I am currently reading Lindell's tutorial on simulation-based proofs and I am trying to understand the reasoning why the security notions are they way the are.
In simple words, in the case of semi-honest adversaries, we require that there exists one simulator for each party that can simulate the party's view based on its input and output. This simulator should produce a indistinguishable view no matter what the actual inputs (also of the other parties) to the protocol are. If we have constructed some protocol, we prove its security in the presence of semi-honest adversaries, by following, roughly, two steps.
Define an explicit simulator for each party that outputs, based on the party's input and output, a view that is indistinguishable from a view of that party from a real protocol run.
Assume towards contradiction that the real and simulated views are not indistinguishable and construct an adversary that breaks some underlying building block, e.g. an encryption scheme, commitments, or another protocol.
Hence, as far as I understand, this indistinguishability means that no (non-uniform) distinguisher, even knowing all inputs of all parties, given a real or a simulated view for one party, can tell whether the view was simulated or not.
Assuming my understanding of this is correct, my question is, whether a weaker version of this notion would also make sense, whether it already exists, or whether it would just be equivalent to the existing notion in some way.

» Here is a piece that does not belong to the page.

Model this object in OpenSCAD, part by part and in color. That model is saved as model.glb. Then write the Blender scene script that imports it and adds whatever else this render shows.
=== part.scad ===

Imagine some, very abstract, protocol between $P_1$ and $P_2$, where each of them has its own secret key and they use semi-honest 2PC to compute some shared key based on their own keys. Assume I have a protocol for this functionality and simulators for both parties that work for all inputs, apart from a negligible fraction of "bad" input keys. Intuitively, such a protocol should be a secure protocol in the presence of semi-honest adversaries (I think), but according to my understanding of the definition this would actually not be the case, since there does exist a distinguisher for some negligible fraction of inputs. Here, it seems that requirement for not having a distinguisher for all inputs is too strong.
Does my intuition make sense or is it flawed? Is there such a relaxed notion?